See the following usage example:

import pandas as pd

df = pd.DataFrame([
            ['male', 'Africa', 'C'],
            ['female', 'Asia', 'B'],
            ['male', 'Europe', 'B'],
            ['female', 'US', 'A']
])
df.columns = ['gender', 'region', 'class']
pd.get_dummies(df)

Before conversion, the data frame is:

	gender	region	class
Sample_1	male	Africa	C
Sample_2	female	Asia	B
Sample_3	male	Europe	B
Sample_4	female	US	A

After conversion, the new data frame is:

	gender_male	gender_female	region_Africa	region_Asia	region_Europe	region_US	class_A	class_B	class_C
Sample_1	1	0	1	0	0	0	0	0	1
Sample_2	0	1	0	1	0	0	0	1	0
Sample_3	1	0	0	0	1	0	0	1	0
Sample_4	0	1	0	0	0	1	1	0	0

Using sklearn

sklearn.preprocessing.OneHotEncoder is used to encode categorical features as a one-hot numeric array.

class sklearn.preprocessing.OneHotEncoder(*, categories='auto', drop=None, sparse=True, dtype=<class 'numpy.float64'>, handle_unknown='error')

See the following usage example:

from sklearn import preprocessing

enc = preprocessing.OneHotEncoder()
enc.fit([[0, 3, 2], [1, 2, 1], [0, 1, 1], [1, 0, 0]])

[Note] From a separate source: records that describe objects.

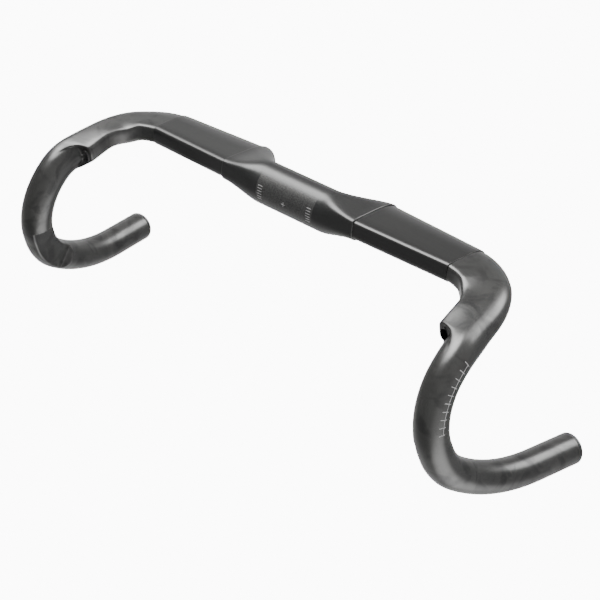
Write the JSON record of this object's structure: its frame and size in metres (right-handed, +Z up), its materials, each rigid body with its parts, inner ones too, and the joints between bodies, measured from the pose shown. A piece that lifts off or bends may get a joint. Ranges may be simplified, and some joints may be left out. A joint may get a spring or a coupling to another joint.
{
  "type": "bicycle drop handlebar",
  "caption": "Carbon aero drop handlebar: round clamp zone, flat wing tops, hooded cable ports, shifter recesses in the hooks and expanding end plugs.",
  "frame": {"origin": "centre of the round stem clamp zone", "axes": "+X towards the rider's left along the clamp zone, -Y forwards, +Z up with the flat tops level and the drop ends horizontal"},
  "size_m": [0.457, 0.1574, 0.1627],
  "materials": {
    "carbon": "unidirectional carbon fibre under a satin clear coat",
    "bonded_carbon": "raw carbon fibre with adhesive",
    "rubber": "matte black rubber",
    "liner_plastic": "smooth polymer tube",
    "cap_plastic": "satin moulded black plastic",
    "alloy": "turned aluminium",
    "steel": "black oxide steel"
  },
  "bodies": {
    "bar": {"centre_section": "carbon", "wing_shell_left": "carbon", "wing_shell_right": "carbon", "drop_left": "carbon", "drop_right": "carbon", "inner_sleeve_left": "bonded_carbon", "inner_sleeve_right": "bonded_carbon", "outer_sleeve_left": "bonded_carbon", "outer_sleeve_right": "bonded_carbon", "cable_port_grommet_left": "rubber", "cable_port_grommet_right": "rubber", "cable_liner_left": "liner_plastic", "cable_liner_right": "liner_plastic", "exit_grommet_left": "rubber", "exit_grommet_right": "rubber"},
    "plug_left": {"plug_cap_left": "cap_plastic", "plug_expander_left": "rubber"},
    "wedge_left": {"plug_wedge_left": "alloy"},
    "screw_left": {"plug_screw_left": "steel"},
    "plug_right": {"plug_cap_right": "cap_plastic", "plug_expander_right": "rubber"},
    "wedge_right": {"plug_wedge_right": "alloy"},
    "screw_right": {"plug_screw_right": "steel"}
  },
  "joints": [
    {"name": "plug_slide_left", "type": "slide", "parent": "bar", "child": "plug_left", "axis": [0.1687, 0.9855, -0.0159], "range_m": [0, 0.035]},
    {"name": "screw_turn_left", "type": "hinge", "parent": "plug_left", "child": "screw_left", "pos_m": [0.2169, 0.0658, -0.1349], "axis": [0.1687, 0.9855, -0.0159], "range_deg": [0, 1801]},
    {"name": "wedge_slide_left", "type": "slide", "parent": "plug_left", "child": "wedge_left", "axis": [-0.1687, -0.9855, 0.0159], "range_m": [0, 0.004]},
    {"name": "plug_slide_right", "type": "slide", "parent": "bar", "child": "plug_right", "axis": [-0.1687, 0.9855, -0.0159], "range_m": [0, 0.035]},
    {"name": "screw_turn_right", "type": "hinge", "parent": "plug_right", "child": "screw_right", "pos_m": [-0.2169, 0.0658, -0.1349], "axis": [-0.1687, 0.9855, -0.0159], "range_deg": [0, 1801]},
    {"name": "wedge_slide_right", "type": "slide", "parent": "plug_right", "child": "wedge_right", "axis": [0.1687, -0.9855, 0.0159], "range_m": [0, 0.004]}
  ],
  "couplings": [
    {"joint": "screw_turn_left", "follows": "wedge_slide_left", "rad_per_m": 7854},
    {"joint": "screw_turn_right", "follows": "wedge_slide_right", "rad_per_m": 7854}
  ]
}
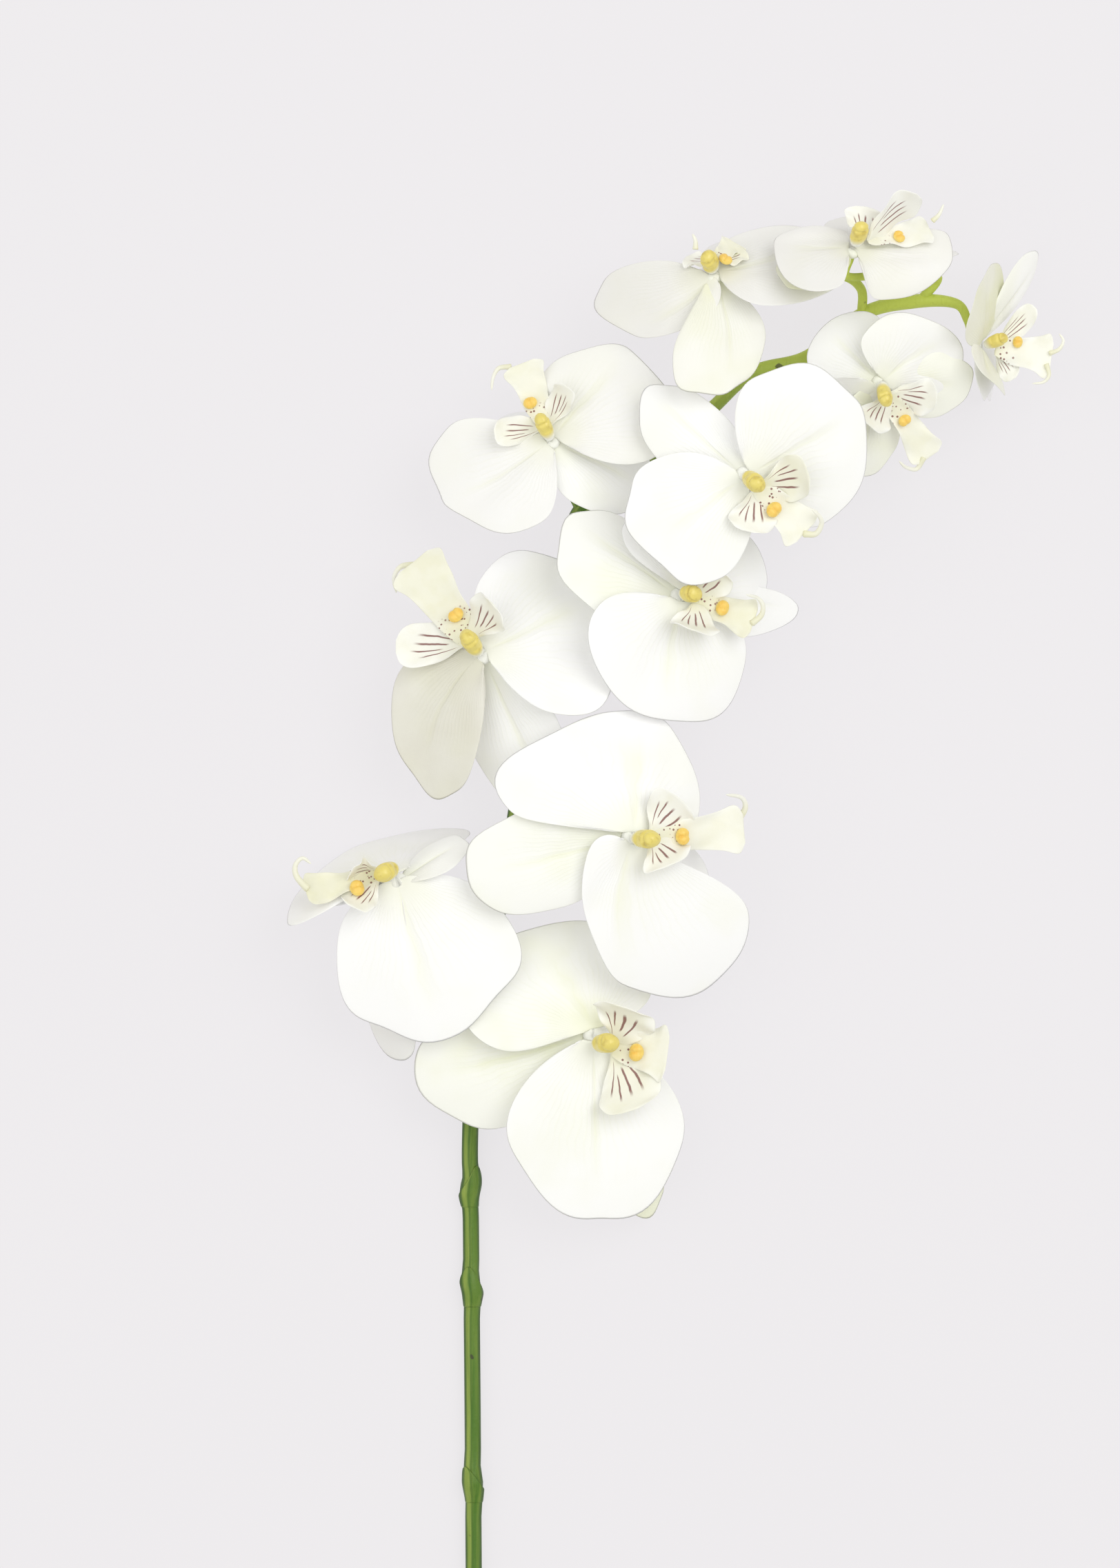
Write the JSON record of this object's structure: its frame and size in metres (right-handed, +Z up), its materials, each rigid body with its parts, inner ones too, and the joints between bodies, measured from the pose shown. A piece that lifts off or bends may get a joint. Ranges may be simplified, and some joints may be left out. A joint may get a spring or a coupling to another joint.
{
  "type": "moth orchid flower spray",
  "caption": "Cut spray of white moth orchid blossoms on an arching green stem that lies on its back, each with broad petals, a cream lip and an orange callus",
  "frame": {"origin": "middle of the spray in plan, on the surface that it lies on", "axes": "+Y runs from the cut end of the stem to the tip of the spray, +Z is up, away from the surface, and +X is to the right seen from above"},
  "size_m": [0.2727, 0.5599, 0.0828],
  "materials": {
    "petal": "satin",
    "lip": "satin",
    "column": "gloss",
    "callus": "satin",
    "stem": "satin"
  },
  "bodies": {
    "root": {"stem": "stem", "bloom_01_tepals": "petal", "bloom_01_lip": "lip", "bloom_01_column": "column", "bloom_01_callus": "callus", "bloom_02_tepals": "petal", "bloom_02_lip": "lip", "bloom_02_column": "column", "bloom_02_callus": "callus", "bloom_03_tepals": "petal", "bloom_03_lip": "lip", "bloom_03_column": "column", "bloom_03_callus": "callus", "bloom_04_tepals": "petal", "bloom_04_lip": "lip", "bloom_04_column": "column", "bloom_04_callus": "callus", "bloom_05_tepals": "petal", "bloom_05_lip": "lip", "bloom_05_column": "column", "bloom_05_callus": "callus", "bloom_06_tepals": "petal", "bloom_06_lip": "lip", "bloom_06_column": "column", "bloom_06_callus": "callus", "bloom_07_tepals": "petal", "bloom_07_lip": "lip", "bloom_07_column": "column", "bloom_07_callus": "callus", "bloom_08_tepals": "petal", "bloom_08_lip": "lip", "bloom_08_column": "column", "bloom_08_callus": "callus", "bloom_09_tepals": "petal", "bloom_09_lip": "lip", "bloom_09_column": "column", "bloom_09_callus": "callus", "bloom_10_tepals": "petal", "bloom_10_lip": "lip", "bloom_10_column": "column", "bloom_10_callus": "callus", "bloom_11_tepals": "petal", "bloom_11_lip": "lip", "bloom_11_column": "column", "bloom_11_callus": "callus"}
  },
  "joints": []
}
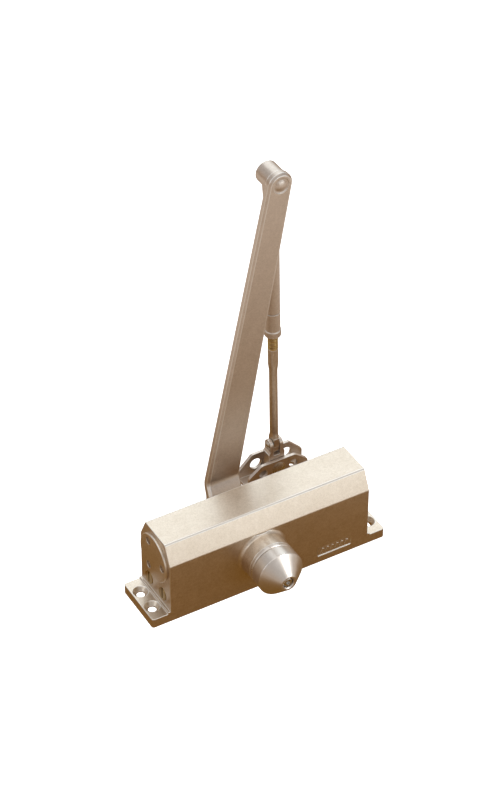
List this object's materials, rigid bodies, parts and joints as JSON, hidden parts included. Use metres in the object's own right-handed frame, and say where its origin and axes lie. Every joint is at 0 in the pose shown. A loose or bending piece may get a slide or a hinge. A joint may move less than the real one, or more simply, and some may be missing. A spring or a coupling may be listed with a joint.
{
  "type": "door closer",
  "caption": "Surface-mounted rack-and-pinion door closer: faceted body with fixing flanges, conical spindle cap, folding two-piece arm with screw-adjusted rod and a forked shoe.",
  "frame": {"origin": "centre of the flat mounting face, between the flanges", "axes": "+X along the body towards the spring end, +Y along the spindle towards the arm, +Z out of the mounting face"},
  "size_m": [0.1966, 0.1238, 0.3105],
  "materials": {
    "body_paint": "champagne metallic paint, fine flake, satin gloss",
    "arm_paint": "champagne metallic paint, satin",
    "plated_steel": "bright zinc plate",
    "passivated_rod": "yellow passivated zinc plate, rolled thread",
    "valve_brass": "turned, satin",
    "tool_steel": "ground and oiled",
    "seal_rubber": "matt black"
  },
  "bodies": {
    "housing": {"closer_body": "body_paint", "left_end_plug": "body_paint", "right_end_plug": "body_paint", "left_plug_ring": "seal_rubber", "right_plug_ring": "seal_rubber", "front_bearing": "tool_steel", "rear_bearing": "tool_steel", "front_shaft_seal": "seal_rubber", "rear_shaft_seal": "seal_rubber", "front_bearing_nut": "body_paint", "rear_bearing_nut": "body_paint", "return_spring": "tool_steel"},
    "spindle": {"pinion_shaft": "tool_steel", "pinion_cap": "body_paint", "cap_screw": "plated_steel", "main_arm": "arm_paint", "arm_washer": "plated_steel", "arm_screw": "plated_steel", "elbow_rivet": "arm_paint"},
    "piston_group": {"piston": "tool_steel", "piston_ring": "tool_steel", "check_valve_seat": "valve_brass", "check_valve_ball": "tool_steel"},
    "sweep_valve_group": {"sweep_valve": "valve_brass", "sweep_valve_ring": "seal_rubber"},
    "latch_valve_group": {"latch_valve": "valve_brass", "latch_valve_ring": "seal_rubber"},
    "forearm": {"forearm_tube": "arm_paint", "tube_bush": "arm_paint", "lock_nut": "arm_paint"},
    "rod": {"adjusting_rod": "passivated_rod"},
    "fork": {"swivel_fork": "arm_paint", "fork_pin": "plated_steel"},
    "shoe": {"shoe_bracket": "arm_paint", "swivel_rivet": "plated_steel"}
  },
  "joints": [
    {"name": "spindle_turn", "type": "hinge", "parent": "housing", "child": "spindle", "pos_m": [-0.0073, 0, 0.033], "axis": [0, 1, 0], "range_deg": [0, 160], "stiffness_Nm_per_rad": 1.5, "springref_deg": -91.67},
    {"name": "piston_slide", "type": "slide", "parent": "housing", "child": "piston_group", "axis": [1, 0, 0], "range_m": [0, 0.02513], "deforming": ["return_spring"]},
    {"name": "elbow_pivot", "type": "hinge", "parent": "spindle", "child": "forearm", "pos_m": [0.0422, 0.0552, 0.3008], "axis": [0, 1, 0], "range_deg": [-150, 60]},
    {"name": "rod_adjust", "type": "slide", "parent": "forearm", "child": "rod", "axis": [0.0225, 0, -0.9997], "range_m": [-0.02, 0.02]},
    {"name": "fork_tilt", "type": "hinge", "parent": "rod", "child": "fork", "pos_m": [0.0477, 0.0552, 0.0565], "axis": [1, 0, 0], "range_deg": [-15, 15]},
    {"name": "shoe_swivel", "type": "hinge", "parent": "fork", "child": "shoe", "pos_m": [0.0477, 0.0552, 0.0367], "axis": [0, 1, 0], "range_deg": [-60, 60]},
    {"name": "sweep_valve_turn", "type": "hinge", "parent": "housing", "child": "sweep_valve_group", "pos_m": [-0.0833, -0.01, 0.0177], "axis": [-1, 0, 0], "range_deg": [-360, 360]},
    {"name": "latch_valve_turn", "type": "hinge", "parent": "housing", "child": "latch_valve_group", "pos_m": [-0.0833, 0.01, 0.0177], "axis": [-1, 0, 0], "range_deg": [-360, 360]}
  ],
  "couplings": [
    {"joint": "piston_slide", "follows": "spindle_turn", "m_per_rad": 0.009}
  ]
}
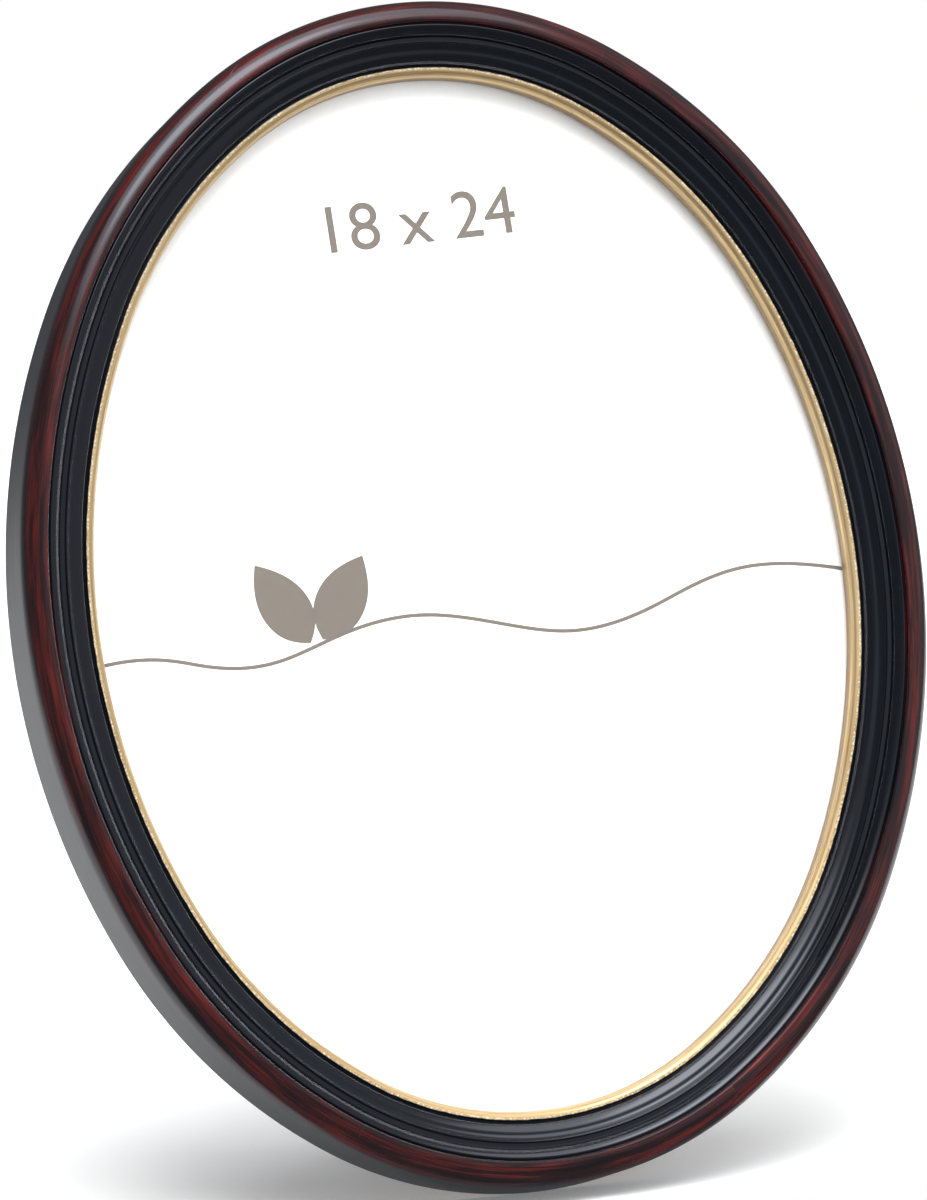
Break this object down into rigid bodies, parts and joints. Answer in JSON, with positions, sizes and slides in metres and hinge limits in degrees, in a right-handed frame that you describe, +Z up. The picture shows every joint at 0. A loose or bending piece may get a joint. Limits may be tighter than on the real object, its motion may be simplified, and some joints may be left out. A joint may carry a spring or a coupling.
{
  "type": "oval picture frame",
  "caption": "Oval table frame with a black, mahogany-red and gilt moulding around a glazed picture, leaning on a hinged strut, with a ring for hanging.",
  "frame": {"origin": "on the table, under the middle of the object's bounding box", "axes": "+Z up, +X to the right as seen from the front, -Y out of the front; the frame leans back 14 degrees"},
  "size_m": [0.2036, 0.0895, 0.26],
  "materials": {
    "moulding_wood": "satin black lacquer, red mahogany-grained bead and gilt lip",
    "picture_glass": "clear float glass",
    "print_paper": "matt heavy paper with a plain pale print",
    "grey_card": "uncoated grey card",
    "foam_board": "paper-faced foam board",
    "fibreboard": "medium-density fibreboard, black on its outer face",
    "hinge_steel": "zinc-plated pressed steel",
    "rivet_steel": "zinc-plated steel",
    "screw_brass": "brass-plated steel",
    "button_brass": "brass-plated pressed steel",
    "hanger_steel": "nickel-plated steel"
  },
  "bodies": {
    "frame": {"moulding_top": "moulding_wood", "moulding_right": "moulding_wood", "moulding_bottom": "moulding_wood", "moulding_left": "moulding_wood", "glass_pane": "picture_glass", "print_sheet": "print_paper", "backing_card": "grey_card", "foam_board": "foam_board", "back_board": "fibreboard", "hinge_board_leaf": "hinge_steel", "board_leaf_rivets": "rivet_steel", "hinge_pin": "rivet_steel", "button_screws": "screw_brass", "hanger_strap": "hanger_steel", "hanger_rivet": "rivet_steel"},
    "strut": {"strut": "fibreboard", "hinge_strut_leaf": "hinge_steel", "strut_leaf_rivets": "rivet_steel"},
    "hanger_ring": {"hanger_ring": "hanger_steel"},
    "turn_button_1": {"turn_button_1": "button_brass"},
    "turn_button_2": {"turn_button_2": "button_brass"},
    "turn_button_3": {"turn_button_3": "button_brass"},
    "turn_button_4": {"turn_button_4": "button_brass"},
    "turn_button_5": {"turn_button_5": "button_brass"},
    "turn_button_6": {"turn_button_6": "button_brass"}
  },
  "joints": [
    {"name": "strut_hinge", "type": "hinge", "parent": "frame", "child": "strut", "pos_m": [0, 0.02426, 0.18344], "axis": [-1, 0, 0], "range_deg": [0, 20]},
    {"name": "hanger_ring_swing", "type": "hinge", "parent": "frame", "child": "hanger_ring", "pos_m": [0, 0.03472, 0.22721], "axis": [1, 0, 0], "range_deg": [-12, 164]},
    {"name": "turn_button_1_pivot", "type": "hinge", "parent": "frame", "child": "turn_button_1", "pos_m": [0.07173, 0.02878, 0.21063], "axis": [0, 0.9703, -0.2419], "continuous": true},
    {"name": "turn_button_2_pivot", "type": "hinge", "parent": "frame", "child": "turn_button_2", "pos_m": [0.0968, 0.0081, 0.12769], "axis": [0, 0.9703, -0.2419], "continuous": true},
    {"name": "turn_button_3_pivot", "type": "hinge", "parent": "frame", "child": "turn_button_3", "pos_m": [0.07173, -0.01258, 0.04475], "axis": [0, 0.9703, -0.2419], "continuous": true},
    {"name": "turn_button_4_pivot", "type": "hinge", "parent": "frame", "child": "turn_button_4", "pos_m": [-0.07173, -0.01258, 0.04475], "axis": [0, 0.9703, -0.2419], "continuous": true},
    {"name": "turn_button_5_pivot", "type": "hinge", "parent": "frame", "child": "turn_button_5", "pos_m": [-0.0968, 0.0081, 0.12769], "axis": [0, 0.9703, -0.2419], "continuous": true},
    {"name": "turn_button_6_pivot", "type": "hinge", "parent": "frame", "child": "turn_button_6", "pos_m": [-0.07173, 0.02878, 0.21063], "axis": [0, 0.9703, -0.2419], "continuous": true}
  ]
}
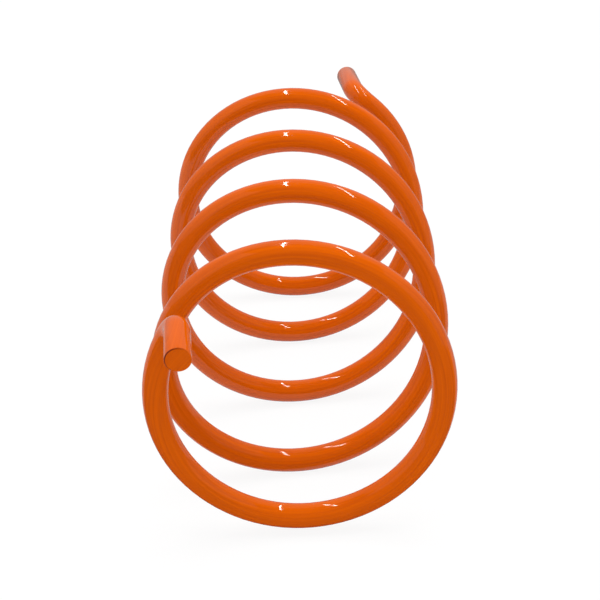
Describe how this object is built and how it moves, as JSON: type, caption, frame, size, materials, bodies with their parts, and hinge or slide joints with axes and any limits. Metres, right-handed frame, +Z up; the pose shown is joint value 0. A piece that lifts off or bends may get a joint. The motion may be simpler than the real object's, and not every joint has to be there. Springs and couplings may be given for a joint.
{
  "type": "clutch spring",
  "caption": "Open left-hand coil of round painted wire with a short straight tang bent out along the axis at each end; it pushes and twists a clutch sheave back.",
  "frame": {"origin": "point of the floor under the middle of the spring's box, as it lies on its side", "axes": "+Y along the coil's axis from the front tang to the back tang, +Z up, +X to the right seen from the front tang's end"},
  "size_m": [0.0694, 0.1616, 0.0691],
  "materials": {
    "orange_paint": "gloss"
  },
  "bodies": {
    "root": {"clutch_spring": "orange_paint"}
  },
  "joints": []
}
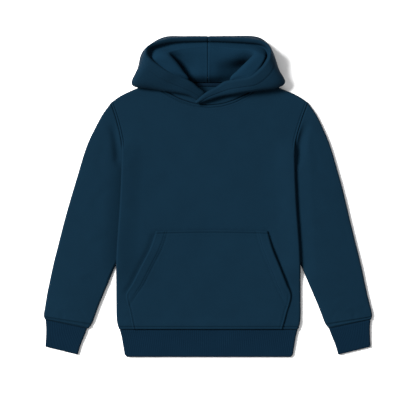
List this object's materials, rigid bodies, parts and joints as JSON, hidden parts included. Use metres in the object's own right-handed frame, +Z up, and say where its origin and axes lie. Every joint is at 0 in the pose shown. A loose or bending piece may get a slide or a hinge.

array = enc.transform([[0, 3, 2]]).toarray()

print(array)

The result of the code above is:

[[1. 0. 0. 0. 0. 1. 0. 0. 1.]]

Why do we use one-hot encoding in machine learning?

In order to perform machine learning algorithms, like classification, regression, and clustering, we have to compute the 'distances' or 'similarities' between features, and most 'distances' and 'similarities' are defined to be computed in Euclidean space.

To compute the distances in Euclidean space, for discrete or categorical data, it is more rational in the binary representation.

For example, consider we have three feature vectors:
$x_1 = 0, x_2 = 1, x_3 = 2$ .

The distances between these vectors are:
$d(x_1, x_2) = 1 - 0 = 1, d(x_1, x_3) = 2 - 0 = 2$ .

This result indicates that the distance between $x_1$ and $x_2$ are smaller than the distance between $x_1$ and $x_3$ . However, there is no reason to say two features are more separated than two other features in a category.

However, if we convert the feature vectors into one-hot encodings, then $x_1 = (1, 0, 0)$ , $x_2 = (0, 1, 0)$ , and $x_3 = (0, 0, 1)$ . In this way, $d(x_1, x_2) = \sqrt{1^2+1^2} = \sqrt{2}$ , $d(x_1, x_3) = \sqrt{1^2+1^2} = \sqrt{2}$ , and $d(x_2, x_3) = \sqrt{1^2+1^2} = \sqrt{2}$ as well, so the three feature vectors are equally distant from each other in the Euclidean space, which corresponds to the characteristics of non-correlated categorical variables.

Therefore, in the representation of one-hot encoding, categorical features are binarized, and after binarizing these features, we can regard them as vectors embedded in the Euclidean space to calculate the distance for machine learning models.